Date published: 1/13/2003

Justice Scalia decries change in U.S. norms

U.S. Supreme Court Justice Antonin Scalia stood on Washington Avenue facing the city's Religious Freedom Monument yesterday and bemoaned the nation's departure from the tradition the stone structure represents.

He noted the U.S. Constitution forbids government from establishing a religion or prohibiting individuals from their free exercise of it. But it does not, he said, mandate a separation of government and religion--an interpretation that has grown popular over the past half-century.

"The establishment clause was once well understood not to exclude God from the public forum and political life," Scalia told a crowd of nearly 150 gathered to commemorate the 226th anniversary of the Virginia Statute for Religious Freedom.

Scalia, whose son Paul is a priest at St. Patrick Catholic Church in Spotsylvania County, said the nation's founding fathers acknowledged a sovereign God in establishing the government--as did the men who framed Virginia's statute in Fredericksburg in 1777. That statute served as the model for the First Amendment to the U.S. Constitution.

"Separation of church and state was not our tradition until later," Scalia told the assembly of Protestants and Catholics gathered for yesterday's ceremony.

Scalia cited President George Washington's establishment of a Thanksgiving proclamation that, he said, "gave thanks to God for the formation of the United States and asked the creator to forgive us our national transgressions."

Scalia also noted that Congress has always employed chaplains, that every military service uses them and that an inscription on the nation's coins and currency reads "In God We Trust."

Scalia, who was nominated by President Ronald Reagan and has been an associate justice of the U.S. Supreme Court since 1986, also recited the statement he hears each time the high court convenes: "God save the United States and this honorable court."

Scalia contrasted America's principle of freedom of religion with the European attitude forbidding public officials from invoking the name of God--noting the differences historically and today.
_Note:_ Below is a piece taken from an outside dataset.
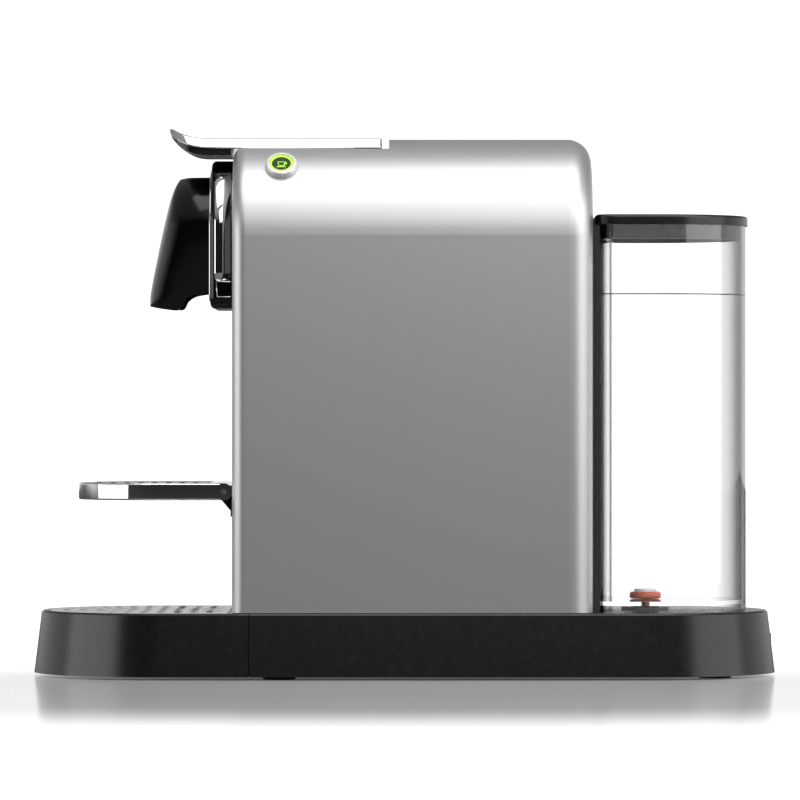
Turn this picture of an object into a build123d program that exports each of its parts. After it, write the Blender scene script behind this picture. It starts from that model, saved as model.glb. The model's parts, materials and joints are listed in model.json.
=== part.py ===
from build123d import *
import os
from math import cos, radians, sin

# A pod coffee machine. Millimetres, +Z up, the front faces -Y, the origin is under the middle of the base.

# Base: a stadium in plan whose sides lean in towards the top. A seam splits off its front, the drip drawer
BASE_LENGTH = 372.0
BASE_WIDTH = 130.0
BASE_TAPER = 3.8
BASE_LOW = 1.5
BASE_TOP = 32.7
WALL = 2.5
SEAM_Y = -76.8
GAP = 0.4

# Body: an arch in cross section, open below
BODY_FRONT = -85.3
BODY_REAR = 93.2
BODY_HALF = 60.0
BODY_CORNER = 49.0
BODY_FOOT = 33.0
BODY_TOP = 268.4
FRONT_ROUND = 6.5
REAR_ROUND = 12.0
FRONT_FACE = -85.0
PANEL_HALF = 49.6
PANEL_CORNER = 40.0
PANEL_TOP = 252.0
DRAWER_TOP = 180.0

# Recess for the lever in the top of the body
RECESS_FLOOR = 263.0
RECESS_REAR = -7.8
RECESS_ROUND = 5.0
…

The U.S. policy, he said, "is quite different from the tradition of secularism--of hostility to religion--that swept across Europe in the wake of the French Revolution and that became fashionable at about the same time Thomas Jefferson did his draft of the Virginia statute."

Scalia recalled hearing one European official lament that attitude as they listened to President Bush's speech immediately following the terrorist attacks of Sept. 11, 2001.

Scalia, attending an international conference of judges in Rome that day, was approached by one jurist after Bush concluded his speech with the words, "God bless America."

"[He] approached me with tears in his eyes and said, 'How I wish the prime minister of my country or the president of my country could say such a thing.'"

Scalia responded to someone in yesterday's crowd who held a sign saying religion should be kept out of government.

He said he had no problem with that philosophy if it was decided by a vote of American citizens.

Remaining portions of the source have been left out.